The episode arrives at a juncture when Delhi’s municipal authorities have been under intensified scrutiny for alleged irregularities in the procurement of ancillary services across public campuses, a scrutiny amplified by recent media exposés revealing that similar patterns of preferential treatment have been alleged in the contracts awarded for waste management and security provision at other government‑run institutions within the National Capital Region.

Such revelations have prompted civil‑society organisations to demand greater transparency in the tendering mechanisms, arguing that the opacity of vendor selection not only erodes public confidence but also creates fertile ground for the perpetuation of communal bias, thereby contravening both the spirit and the letter of the secular framework that underpins India’s constitutional order.

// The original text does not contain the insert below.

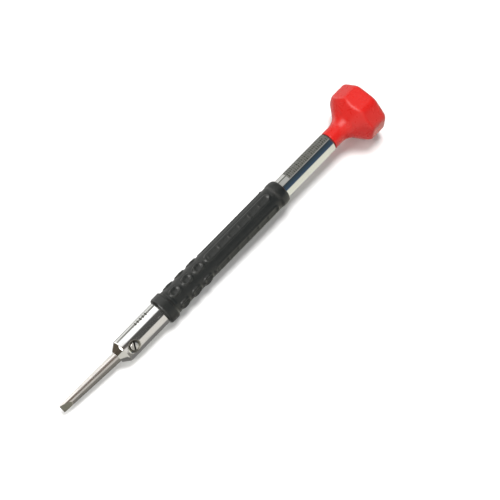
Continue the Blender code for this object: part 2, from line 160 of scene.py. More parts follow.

Should the Court determine that the allegations possess merit, the likely remedial measures may include an injunction prohibiting the continuation of the contested contracts, a directive obliging the university to conduct a fresh, independently monitored recruitment exercise, and potentially the imposition of pecuniary penalties designed to deter future infractions, each of which would bear consequential ramifications for the budgetary allocations of both the university and the municipal bodies that subsidise its ancillary services.

In the interim, the ordinary citizenry residing in the adjoining precincts remains subject to the practical effects of any compromised sanitation or maintenance services, a circumstance that underscores the tangible nexus between abstract constitutional guarantees and the quotidian standards of public health and safety experienced by the denizens of the capital metropolis.

Given the foregoing facts, one is compelled to inquire whether the existing statutory framework governing the outsourcing of non‑teaching functions at public higher‑education institutions affords adequate procedural safeguards to prevent communal predilection, whether the oversight mechanisms vested in the University Grants Commission and the Delhi Municipal Corporation possess the requisite authority and resources to audit contractor selection processes with sufficient rigor, whether the principle of administrative discretion as enshrined in the rule‑making powers of university senates can be reconciled with the constitutional mandates of equality and non‑discrimination, and whether the recourse to judicial intervention, as exemplified by the present High Court notice, represents a systemic failure of internal grievance redressal channels that ought to pre‑empt litigation by offering transparent appeals and independent review within the institutional hierarchy.

Moreover, it remains an open question whether the financial penalties that may be imposed upon a university for breaching constitutional equal‑employment provisions can be effectively levied without jeopardising the institution’s fiscal stability, whether the allocation of public funds to private contractors engaged in essential civic services should be subjected to a mandatory public‑interest test prior to award, whether the doctrine of state‑responsibility for acts of delegated agents can be invoked to hold the university accountable for discriminatory outcomes arising from third‑party conduct, and whether the ordinary resident, whose daily life is directly affected by the quality of sanitation and security services, possesses any realistic avenue to compel the municipal authorities and the university administration to adhere to recorded fact and statutory obligations in the face of opaque procurement practices.